# INSTRUCTION
Quote verbatim every line from the line containing "seal_body = revolve(Plane.XZ" to the line containing "point = shown.matrix_world", inclusive of both, and no other line.

----

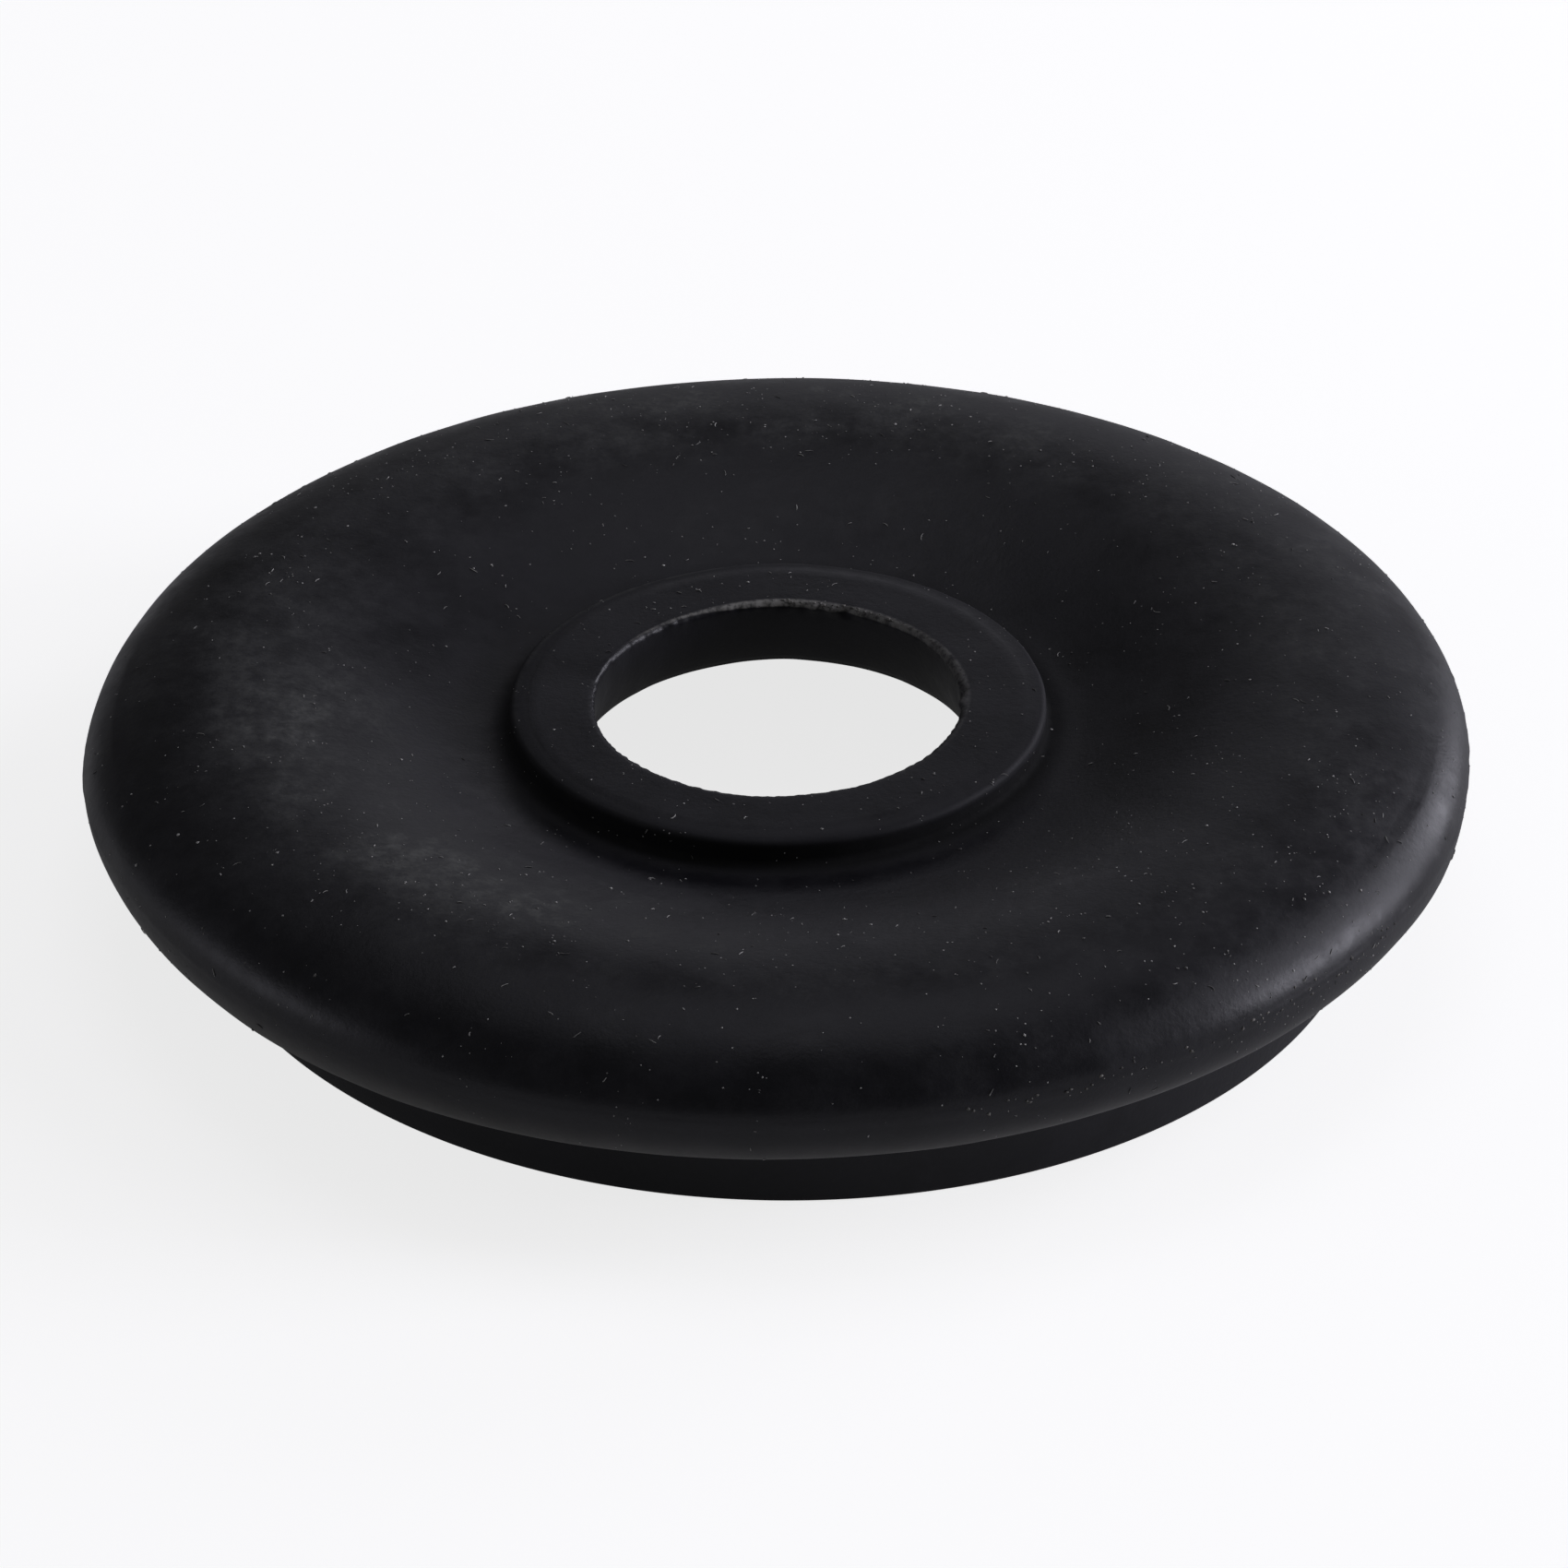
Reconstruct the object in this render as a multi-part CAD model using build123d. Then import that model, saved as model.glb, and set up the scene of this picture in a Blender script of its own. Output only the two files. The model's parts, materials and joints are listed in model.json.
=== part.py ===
from build123d import *

import os

# A wiper linkage seal: one ring moulded in black rubber, drawn with its axis along +Z.
#
# A flat boss surrounds the bore, which grips the neck of the wiper spindle's bearing.
# Outside the boss the top is a shallow dish. It climbs to a round crest, and the crest rolls
# over to the rim. Under the rim hangs a thin sealing lip, and inside the lip a collar drops
# through the hole in the body panel. A relief groove parts the lip from the collar, and the
# middle is hollow below, so that the web under the dish can flex as the spindle turns.
#
# The origin is on the axis, in the plane of the collar's lower face, on which the seal stands.

# Driving dimensions, in millimetres.
outer_diameter = 55.0  # over the rim, at the parting line of the mould
bore_diameter = 14.6  # as moulded; the bearing's neck stretches it to 16
grip_length = 1.5  # of the bore's straight wall, down from the top of the boss
bore_flare = 0.7  # how much the bore's radius grows below the grip

boss_width = 3.4  # of the flat ring round the bore
boss_rise = 1.12  # above the floor of the dish
boss_bevel_width = 0.75  # of the band round the boss that slopes down to its edge
boss_bevel_drop = 0.1
boss_edge_radius = 0.25
boss_root_radius = 0.28
boss_edge_share = 0.5  # the most of the boss's rise that its edge's radius may take up
boss_root_share = 0.35  # and the most that its root's radius may

web_thickness = 2.0  # measured along the axis
dish_land = 0.6  # flat floor between the boss and the start of the slope
dish_depth = 2.09  # from the crest down to the floor of the dish
dish_easing = 2.0  # how gently the slope leaves the floor
crest_easing = 4.6  # how gently it reaches the crest
crest_inset = 5.8  # from the rim in to the crest

roll_height = 2.9  # from the parting line up to the crest
lip_height = 2.0  # from the parting line down to the lip's edge
lip_inset = 0.9  # how far the lip's rounded face turns in from the rim
lip_land = 0.6  # width of the lip's flat edge
relief_depth = 1.8  # of the groove behind the lip
relief_radius = 0.8

collar_setback = 3.95  # from the rim in to the collar's outer wall
collar_depth = 4.25  # from the lip's edge down to the collar's lower face
collar_wall = 2.2
cavity_radius = 1.4  # round the ceiling of the hollow
edge_radius = 0.25  # on the inner edge of the lip
foot_radius = 0.12  # on the edges of the collar's lower face

# Radii of the main circles.
outer_radius = outer_diameter / 2
bore_radius = bore_diameter / 2
boss_radius = bore_radius + boss_width
crest_radius = outer_radius - crest_inset
lip_radius = outer_radius - lip_inset  # where the rounded face ends
collar_radius = outer_radius - collar_setback
cavity_wall_radius = collar_radius - collar_wall

# Heights above the collar's lower face.
lip_z = collar_depth
relief_z = lip_z + relief_depth
parting_z = lip_z + lip_height
crest_z = parting_z + roll_height
dish_z = crest_z - dish_depth
boss_z = dish_z + boss_rise
bevel_z = boss_z - boss_bevel_drop
web_z = dish_z - web_thickness
ceiling_z = crest_z - web_thickness


def slope(inner, outer):
    """The S-shaped climb from the floor to the crest; each end is a (radius, height) pair."""
    return Bezier(
        inner,
        (inner[0] + dish_easing, inner[1]),
        (outer[0] - crest_easing, outer[1]),
        outer,
    )


def outline():
    """The edges of the half section, as radius and height, in order round the rubber."""
    dish_start = (boss_radius + dish_land, dish_z)
    lip_edge = (lip_radius, lip_z)
    web_start = (boss_radius + dish_land, web_z)
    ceiling_end = (cavity_wall_radius, ceiling_z)
    boss = Polyline(
        web_start,
        (bore_radius + bore_flare, web_z),
        (bore_radius, boss_z - grip_length),
        (bore_radius, boss_z),
        (boss_radius - boss_bevel_width, boss_z),
        (boss_radius, bevel_z),
        (boss_radius, dish_z),
        dish_start,
    )
    roll = EllipticalCenterArc((crest_radius, parting_z), crest_inset, roll_height, arc_size=90)
    lip_face = EllipticalCenterArc(
        (lip_radius, parting_z), lip_inset, lip_height, start_angle=270, arc_size=90
    )
    skirt = Polyline(
        lip_edge,
        (lip_radius - lip_land, lip_z),
        (lip_radius - lip_land, relief_z),
        (collar_radius, relief_z),
        (collar_radius, 0),
        (cavity_wall_radius, 0),
        ceiling_end,
    )
    top_slope = slope(dish_start, (crest_radius, crest_z))
    lower_slope = slope(web_start, ceiling_end)
    return Curve() + [boss, top_slope, roll, lip_face, skirt, lower_slope]


def rounded(face, radius, *corners):
    """The face with the vertex nearest to each (radius, height) corner rounded off."""
    vertices = [face.vertices().sort_by_distance(corner)[0] for corner in corners]
    return face.fillet_2d(radius, vertices)


def half_section():
    """The section on one side of the axis, with its corners rounded as the mould leaves them."""
    boss_edge = (boss_radius, bevel_z)
    boss_root = (boss_radius, dish_z)
    face = make_face(outline()).face()
    face = rounded(face, min(boss_edge_radius, boss_edge_share * boss_rise), boss_edge)
    face = rounded(face, min(boss_root_radius, boss_root_share * boss_rise), boss_root)
    face = rounded(face, cavity_radius, (cavity_wall_radius, ceiling_z))
    face = rounded(
        face,
        relief_radius,
        (lip_radius - lip_land, relief_z),
        (collar_radius, relief_z),
    )
    face = rounded(face, edge_radius, (lip_radius - lip_land, lip_z))
    return rounded(face, foot_radius, (collar_radius, 0), (cavity_wall_radius, 0))


seal_body = revolve(Plane.XZ * half_section(), Axis.Z)

os.makedirs("parts", exist_ok=True)
export_step(seal_body, "parts/seal_body.step")
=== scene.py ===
import bpy
import bmesh
import json
import math
import random
from mathutils import Matrix, Vector, noise


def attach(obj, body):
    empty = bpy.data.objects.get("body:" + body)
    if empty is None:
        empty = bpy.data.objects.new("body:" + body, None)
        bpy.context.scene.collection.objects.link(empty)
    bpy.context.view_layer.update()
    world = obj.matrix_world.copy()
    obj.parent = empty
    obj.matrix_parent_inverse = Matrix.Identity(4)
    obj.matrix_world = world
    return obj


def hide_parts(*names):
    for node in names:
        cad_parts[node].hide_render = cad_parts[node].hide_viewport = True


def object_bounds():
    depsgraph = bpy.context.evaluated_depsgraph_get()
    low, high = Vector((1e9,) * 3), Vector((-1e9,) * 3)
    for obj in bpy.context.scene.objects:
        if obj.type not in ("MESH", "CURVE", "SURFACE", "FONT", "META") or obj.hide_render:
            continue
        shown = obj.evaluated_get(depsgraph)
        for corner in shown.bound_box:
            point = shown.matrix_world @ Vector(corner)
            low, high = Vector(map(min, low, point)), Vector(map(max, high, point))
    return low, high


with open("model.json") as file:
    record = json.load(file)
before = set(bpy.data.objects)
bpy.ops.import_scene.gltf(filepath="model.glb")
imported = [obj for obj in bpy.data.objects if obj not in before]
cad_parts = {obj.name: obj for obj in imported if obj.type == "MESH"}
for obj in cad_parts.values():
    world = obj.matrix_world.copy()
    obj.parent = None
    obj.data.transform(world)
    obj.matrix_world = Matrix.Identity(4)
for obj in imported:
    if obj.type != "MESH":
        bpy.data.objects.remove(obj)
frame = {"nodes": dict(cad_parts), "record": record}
cadLow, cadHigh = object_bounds()
mounts = {mount["name"]: mount for mount in frame["record"]["mounts"]}
mm = 0.001
print("frame loaded:", list(frame["nodes"]))


# Small helpers

def smooth(low, high, value):
    # a soft step from 0 at the low value to 1 at the high one, which may be the smaller
    t = min(1.0, max(0.0, (value - low) / (high - low)))
    return t * t * (3 - 2 * t)


def bell(value, centre, width):
    return math.exp(-(((value - centre) / width) ** 2))


def nearBearing(bearing, centre, width):
    # a bell in degrees round the axis, measured the short way
    return bell((bearing - centre + 180) % 360 - 180, 0, width)


def wobble(x, y, z, seed):
    return noise.noise(Vector((x + 17.3 * seed, y - 9.1 * seed, z + 4.7 * seed)))


def ringWobble(turn, waves, height, seed):
    # noise that meets itself after a full turn round the axis
    return wobble(waves * math.cos(turn), waves * math.sin(turn), height, seed)


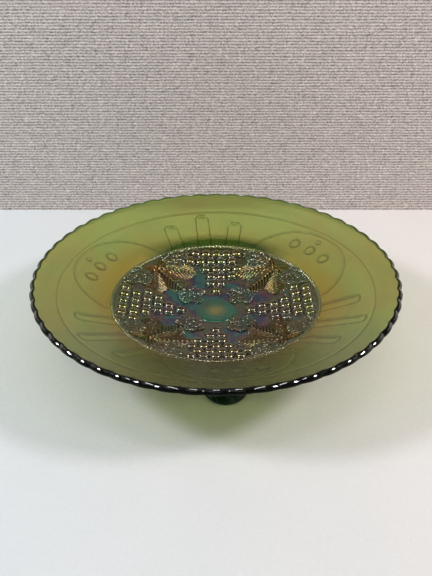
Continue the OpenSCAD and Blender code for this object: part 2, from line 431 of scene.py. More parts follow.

----

# COMPLETE OUTPUT
seal_body = revolve(Plane.XZ * half_section(), Axis.Z)

os.makedirs("parts", exist_ok=True)
export_step(seal_body, "parts/seal_body.step")
=== scene.py ===
import bpy
import bmesh
import json
import math
import random
from mathutils import Matrix, Vector, noise


def attach(obj, body):
    empty = bpy.data.objects.get("body:" + body)
    if empty is None:
        empty = bpy.data.objects.new("body:" + body, None)
        bpy.context.scene.collection.objects.link(empty)
    bpy.context.view_layer.update()
    world = obj.matrix_world.copy()
    obj.parent = empty
    obj.matrix_parent_inverse = Matrix.Identity(4)
    obj.matrix_world = world
    return obj


def hide_parts(*names):
    for node in names:
        cad_parts[node].hide_render = cad_parts[node].hide_viewport = True


def object_bounds():
    depsgraph = bpy.context.evaluated_depsgraph_get()
    low, high = Vector((1e9,) * 3), Vector((-1e9,) * 3)
    for obj in bpy.context.scene.objects:
        if obj.type not in ("MESH", "CURVE", "SURFACE", "FONT", "META") or obj.hide_render:
            continue
        shown = obj.evaluated_get(depsgraph)
        for corner in shown.bound_box:
            point = shown.matrix_world @ Vector(corner)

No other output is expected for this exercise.